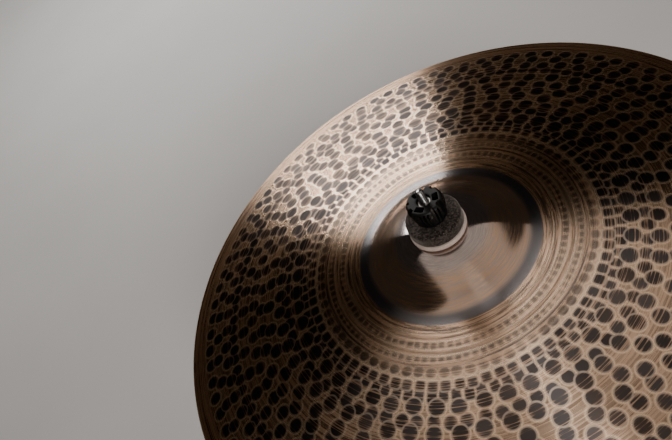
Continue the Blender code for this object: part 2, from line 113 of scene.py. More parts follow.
def rounded(corners, steps=5):
    """Rounds each (radius, height, fillet in mm) corner; a fillet of 0 keeps it sharp."""
    points = []
    for i, (x, y, fillet) in enumerate(corners):
        corner = Vector((x, y))
        if not fillet:
            points.append((x, y))
            continue
        before = (Vector(corners[i - 1][:2]) - corner).normalized()
        after = (Vector(corners[(i + 1) % len(corners)][:2]) - corner).normalized()
        half = before.angle(after) / 2
        reach = fillet * MM / math.tan(half)
        centre = corner + (before + after).normalized() * (fillet * MM / math.sin(half))
        start = corner + before * reach - centre
        sweep = start.angle_signed(corner + after * reach - centre)
        for k in range(steps + 1):
            arm = start.copy()
            arm.rotate(Matrix.Rotation(-sweep * k / steps, 2))
            points.append(tuple(centre + arm))
    return points


def ring_section(outer, inner, high, low, fillets, steps):
    """A ring's rounded section; its fillets in mm start at the outer upper corner and go down."""
    corners = ((outer, high), (outer, low), (inner, low), (inner, high))
    return rounded([(r, z, fillet) for (r, z), fillet in zip(corners, fillets)], steps)


def subdivided(outline, longest):
    """The closed outline with its long stretches cut into steps no longer than longest."""
    points = []
    for i, (x, y) in enumerate(outline):
        ahead = outline[(i + 1) % len(outline)]
        count = max(1, math.ceil(math.dist((x, y), ahead) / longest))
        for k in range(count):
            share = k / count
            points.append((x + (ahead[0] - x) * share, y + (ahead[1] - y) * share))
    return points


def sheet_faces(first, rings, count, flip):
    """Quads between closed rings of count points each, which begin at the point first."""
    faces = []
    for ring in range(rings - 1):
        start = first + ring * count
        for k in range(count):
            n = (k + 1) % count
            quad = (start + k, start + count + k, start + count + n, start + n)
            faces.append(quad[::-1] if flip else quad)
    return faces


def turned_points(outline, segments, change):
    """The outline's points at each turn round Z; change may move (radius, angle, height)."""
    radius = np.repeat(np.array([p[0] for p in outline])[None], segments, 0)
    height = np.repeat(np.array([p[1] for p in outline])[None], segments, 0)
    angle = np.repeat((np.arange(segments) * TAU / segments)[:, None], len(outline), 1)
    if change:
        radius, angle, height = change(radius, angle, height)
    points = np.stack([radius * np.cos(angle), radius * np.sin(angle), height], -1)
    return [tuple(point) for point in points.reshape(-1, 3)]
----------
WHAT IS REQUIRED
Your task is to reproduce the whole listing exactly.

TASK RESPONSE
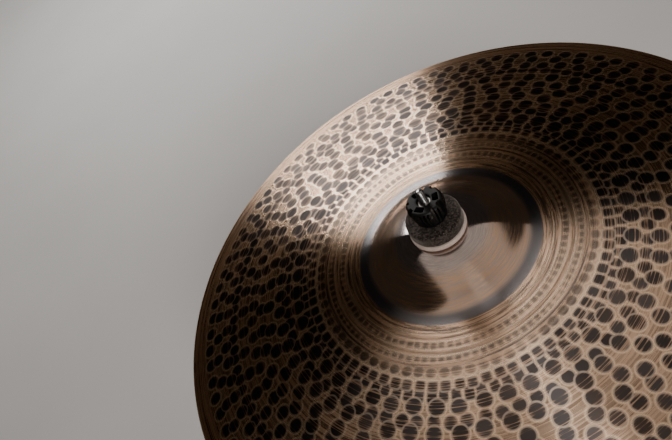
Continue the Blender code for this object: part 2, from line 113 of scene.py. More parts follow.
def rounded(corners, steps=5):
    """Rounds each (radius, height, fillet in mm) corner; a fillet of 0 keeps it sharp."""
    points = []
    for i, (x, y, fillet) in enumerate(corners):
        corner = Vector((x, y))
        if not fillet:
            points.append((x, y))
            continue
        before = (Vector(corners[i - 1][:2]) - corner).normalized()
        after = (Vector(corners[(i + 1) % len(corners)][:2]) - corner).normalized()
        half = before.angle(after) / 2
        reach = fillet * MM / math.tan(half)
        centre = corner + (before + after).normalized() * (fillet * MM / math.sin(half))
        start = corner + before * reach - centre
        sweep = start.angle_signed(corner + after * reach - centre)
        for k in range(steps + 1):
            arm = start.copy()
            arm.rotate(Matrix.Rotation(-sweep * k / steps, 2))
            points.append(tuple(centre + arm))
    return points


def ring_section(outer, inner, high, low, fillets, steps):
    """A ring's rounded section; its fillets in mm start at the outer upper corner and go down."""
    corners = ((outer, high), (outer, low), (inner, low), (inner, high))
    return rounded([(r, z, fillet) for (r, z), fillet in zip(corners, fillets)], steps)


def subdivided(outline, longest):
    """The closed outline with its long stretches cut into steps no longer than longest."""
    points = []
    for i, (x, y) in enumerate(outline):
        ahead = outline[(i + 1) % len(outline)]
        count = max(1, math.ceil(math.dist((x, y), ahead) / longest))
        for k in range(count):
            share = k / count
            points.append((x + (ahead[0] - x) * share, y + (ahead[1] - y) * share))
    return points


def sheet_faces(first, rings, count, flip):
    """Quads between closed rings of count points each, which begin at the point first."""
    faces = []
    for ring in range(rings - 1):
        start = first + ring * count
        for k in range(count):
            n = (k + 1) % count
            quad = (start + k, start + count + k, start + count + n, start + n)
            faces.append(quad[::-1] if flip else quad)
    return faces


def turned_points(outline, segments, change):
    """The outline's points at each turn round Z; change may move (radius, angle, height)."""
    radius = np.repeat(np.array([p[0] for p in outline])[None], segments, 0)
    height = np.repeat(np.array([p[1] for p in outline])[None], segments, 0)
    angle = np.repeat((np.arange(segments) * TAU / segments)[:, None], len(outline), 1)
    if change:
        radius, angle, height = change(radius, angle, height)
    points = np.stack([radius * np.cos(angle), radius * np.sin(angle), height], -1)
    return [tuple(point) for point in points.reshape(-1, 3)]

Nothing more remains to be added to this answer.